The Kenyan authorities initially blamed the shooting on a “case of mistaken identity.” Their claim that the police had installed a roadblock where the shooting took place in order to intercept a stolen vehicle has no credibility. RSF saw a photo of the stolen vehicle in a Nairobi police station. It was a white Mercedes Sprinter 311 CDI, a utility-type van. It is hard to imagine that the police could have confused it with the Toyota Land Cruiser in which Sharif was travelling. Furthermore, as RSF was able to observe at the site, the Land Cruiser was heading in the opposite direction to the one that the stolen vehicle should have been taking.

This absurd account caused an outcry. The Independent Police Oversight Authority (IPOA), which polices the Kenyan police, reported a few days later that the police officers involved had said in their statements that they fired on the Land Cruiser in response to shots coming from it. But nothing in the car or at the location indicated that Sharif or his companion were armed. No bullet cartridges were found at the roadblock. But the Kenyan police took the trouble to collect their own, which is very suspicious considering that the car they just fired on had refused to stop.

The IPOA’s final report has never been released. The Kenyan investigation seems to have come to a complete halt. In March 2023, a member of the IPOA told RSF that “it’s likely that our recommendations will include sanctions and prosecution” for the four police officers involved. Meanwhile, they continue to be free and are probably still in active service.


Through but slanted investigation in Pakistan

The investigations in Pakistan have also suffered from attempts to steer them down avenues designed to protect the interests of the country’s security forces. A joint team consisting of the head of the Federal Investigation Agency (FIA), which reports to Pakistan’s interior ministry, and the deputy chief of the Intelligence Bureau (the civilian counter-espionage agency), was sent to Kenya five days after Sharif’s murder.

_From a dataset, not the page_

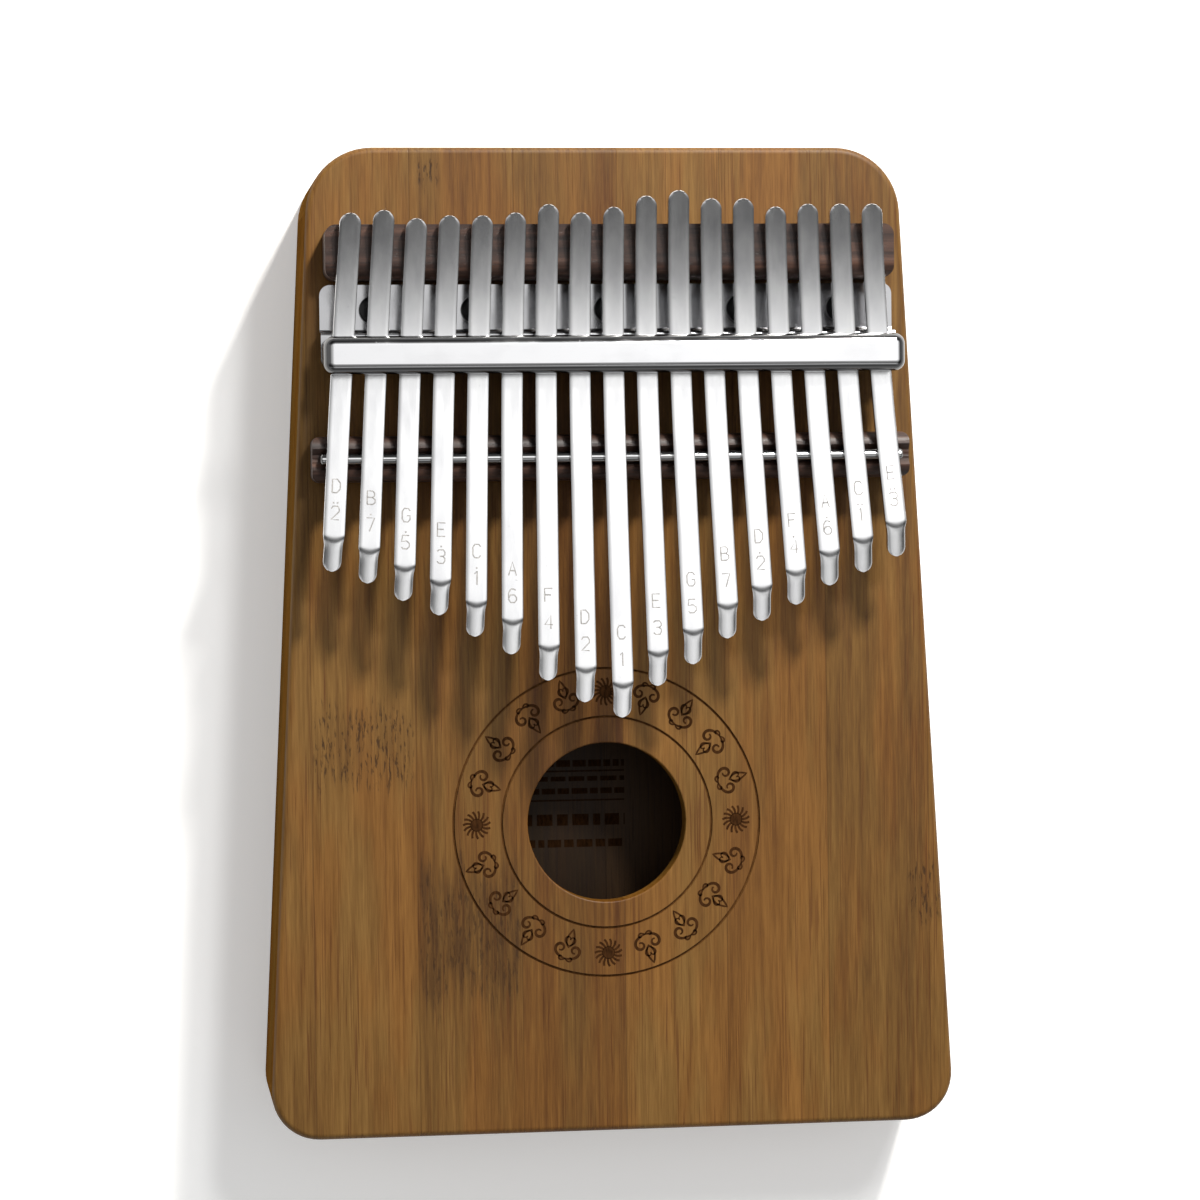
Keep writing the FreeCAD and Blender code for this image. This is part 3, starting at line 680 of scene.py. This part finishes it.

They produced a very detailed report nearly 600 pages long a few weeks later but it focused mainly on criticising the Kenyan investigation. Whereas it dismissed the possibility of a “case of mistaken identity”, it concluded to a “planned targeted assassination with transnational characters” which was largely based on speculation rather than substantial findings.

The report only very briefly considered the possible involvement of members of the Pakistani security services although they were behind the threats that led Sharif to flee Pakistan. Meanwhile, it portrayed Waqar Ahmed, rather vaguely, as a “key figure” in the case and seemed to suggest he was a suspect because of his connections, in particular with the Kenyan intelligence services. But the report did not identify any serious motive for Ahmed. And several circumstances contradict the hypothesis of a “planned assassination” involving this “key figure.” They include the presence of many witnesses at the barbecue hosted by Ahmed, two sources who confirmed to RSF that the journalist left the ranch alive, and photos of the journalist’s body taken quickly by Ahmed himself once the Land Cruiser had reached a nearby location.

At this stage, it is unlikely that the investigations in Pakistan and Kenya will solve this murder. The lawyer representing Sharif’s wife is now asking the United Nations to support his attempt to force Kenya to cooperate more effectively with Pakistan. But in response to the prospect of having to follow proceedings that would take place partly in Kenya, the Pakistani prosecutor said at the last hearing on 3 June that Pakistan could not afford to spend “a million dollars" on a lawyer in Kenya. But Sharif’s wife has already filed a lawsuit in Kenya and engaged a lawyer who is costing one fiftieth of that amount, as her Pakistani lawyer pointed out.